By the time he formed the first version of the DGQ, Grisman was already a veteran of the music scene. He played on the Grateful Dead’s American Beauty (that’s his mandolin on “Ripple”), and he and Garcia collaborated on several projects, including Old and in the Way, the 1975 album that made bluegrass acceptable to college educated Deadheads. I first saw his name on a record I bought in early ’69 by a Boston-based band called Earth Opera. I liked the name of the band and the album cover.

“You thought that looked cool?” he laughed. “It was terrible! They unveiled this cover and we all said, ‘What?’”

David Grisman’s musical life started at an early age when he was growing up in New Jersey.

“I got inspired by another nice kid from New Jersey,” he explained, “a guy named Ralph Rinzler. He was a neighbor of mine and a family friend, and he came into my junior high school English class and played the mandolin, and that was it!

“I studied piano starting when I was seven. My dad had been a professional trombone player, but he died when I was ten and I kinda drifted away from piano playing.”
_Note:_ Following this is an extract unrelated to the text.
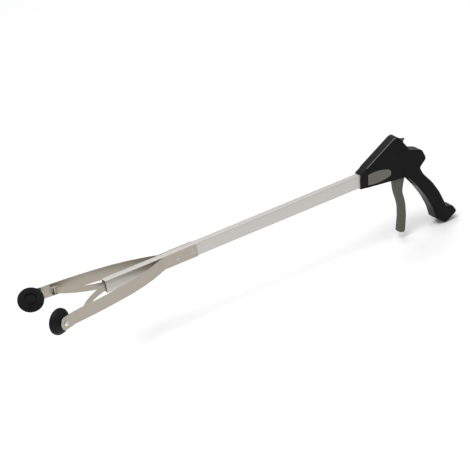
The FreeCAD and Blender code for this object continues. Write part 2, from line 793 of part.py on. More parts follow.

After hearing Rinzler on the mandolin, though, the teenaged Grisman became obsessed with the instrument and quickly became proficient. It was the early ‘60s, and the folk boom was exploding.

“I could do the basic stuff right away,” he said. “That’s sorta why I got into it; it was easy, at least the basic idea of it. It was like jumping in a swimming pool and swimming. I could do the tremolo pretty well—all I had to do was find melodies with my left hand and I could play.

“My first band was called the Garret Mountain Boys; Garret Mountain is in Paterson, New Jersey, and I used to go camping there when I was a Boy Scout. We used to go to Washington Square Park every Sunday, and there’d be bluegrass guys, there’d be political folk song guys, there’d be finger-picking blues guys.

“I was in a bunch of bands—the New York City Ramblers. We used to go to Gerde’s Folk City on Monday nights and they’d let you play there. It was hootenanny night. It was the folk process; Dylan got his first review in the New York Times there opening for the Greenbrier Boys. I used to see him all the time and I worked for Israel G. Young at the Folklore Center.

“I was in the traditional end of it with the Even Dozen Jug Band. I went to school at NYU down in Greenwich Village, and I was kinda in the middle of all of it. It was an amazing time.”

He befriended another traditional music enthusiast named Jerry Garcia:

“I met Garcia at a place called Sunset Park in West Grove, Pennsylvania, where they used to have bluegrass shows every Sunday. We were both there to hear Bill Monroe one Sunday afternoon in 1964.”

The current edition of the David Grisman Quintet continues the exploratory path that its leader has been following since those early days in the Village. Alumni include Tony Rice, Darol Anger, Mike Marshall and Mark O’Connor, but the current lineup is an equally gifted one—longtime bassist Jim Kerwin, drummer George Marsh, acoustic guitarist Enrique Coria and outstanding flutist Matt Eakle.

“I met him when I was looking for a bass player,” Grisman said of Eakle. “I had three auditions set up in one day, and I went over to one of the guy’s houses and Matt was there. The bassplayer didn’t get the gig, but I was impressed with Matt and I liked the way the flute and the mandolin worked together.

“Pretty much everybody that’s ended up in my band showed up because of the music, from Tony Rice on down. They’re in there for the right reasons. You can’t really buy somebody’s interest, and all these guys were interested; they weren’t necessarily looking for a job, they just liked to play.”